Discussion in 'Electrical Forum discussion & Blog' started by rockycmt, Dec 11, 2008.

  1. rockycmt

    rockycmt New Member

    Messages:
    129
    Location:
    New York
    have in the past properly installed 20 Amp 120vac circuits to my main. I feel I have a good understanding as to how they work and are installed. I am going to attempt my first 240vac circuit for a new range. My existing range is electric but the wiring is old and since I have the wall open I have the chance to put in new. Here are the details of my new range.

    Electric Supply:
    These ranges must be supplied with 208/240 volt,
    60 Hz., and connected to an individual, properly
    grounded branch circuit protected by a circuit
    breaker or time delay fuse (50 amp for 48" ranges,
    30 amp for 36" and 30" ranges). The receptacle
    must be a NEMA 14-50R device to accept the
    4-prong plug supplied with the range.

    The range is equipped for use with an electrical
    supply which uses a separate grounding conductor
    (4 wire system).
    If this range must be connected to an electrical
    system which utilizes a single conductor for ground
    and neutral (3 wire system), the grounding jumper
    at the terminal block must be connected.
    The grounding jumper is located to the right
    of the terminal block.

    The model I have is a 30 inch so I need a 30 AMP circuit. Here are my questions

    1- Why don’t I need a ground on a 240 V circuit?
    2- When I install a 14-50R outlet can I put 30 Amp wire to it ?(This sounds wrong.)
    3- What is the correct gauge I should use to hook this up?
  2. Speedy Petey

    Speedy Petey Licensed Electrical Contractor

    Messages:
    996
    Location:
    NY State, USA
    1) See where it says "IF"?
    Yes, you DO need a dedicated ground and separate neutral. A 14-50R is a 4-prong receptacles that requires four conductors. This is a "120/240v" circuit, NOT a "240v" circuit.

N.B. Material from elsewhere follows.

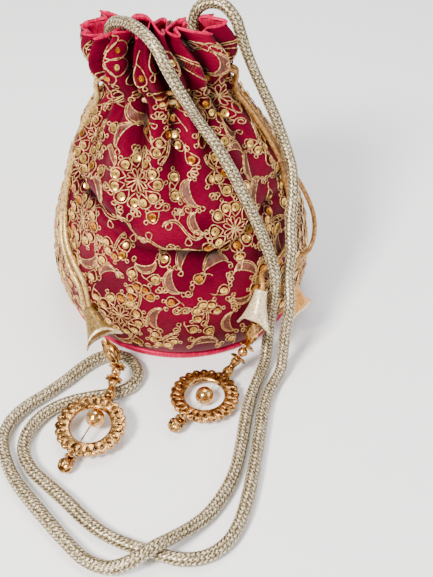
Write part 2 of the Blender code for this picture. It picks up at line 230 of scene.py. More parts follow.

    2) Yes, it would be wrong, but not non-compliant. Odd, I know. I would make sure the cord was indeed a 50A range cord.

    3) If you use a 30A breaker you can use 10/3 w/ground cable. If you are going with the 50A use 6/3 w/g cable.
  3. rockycmt

    rockycmt New Member

    Messages:
    129
    Location:
    New York
    Great comments I will go with the 50 A solution
    But....
    What is the difference between 120/240 and a 240 v circuit?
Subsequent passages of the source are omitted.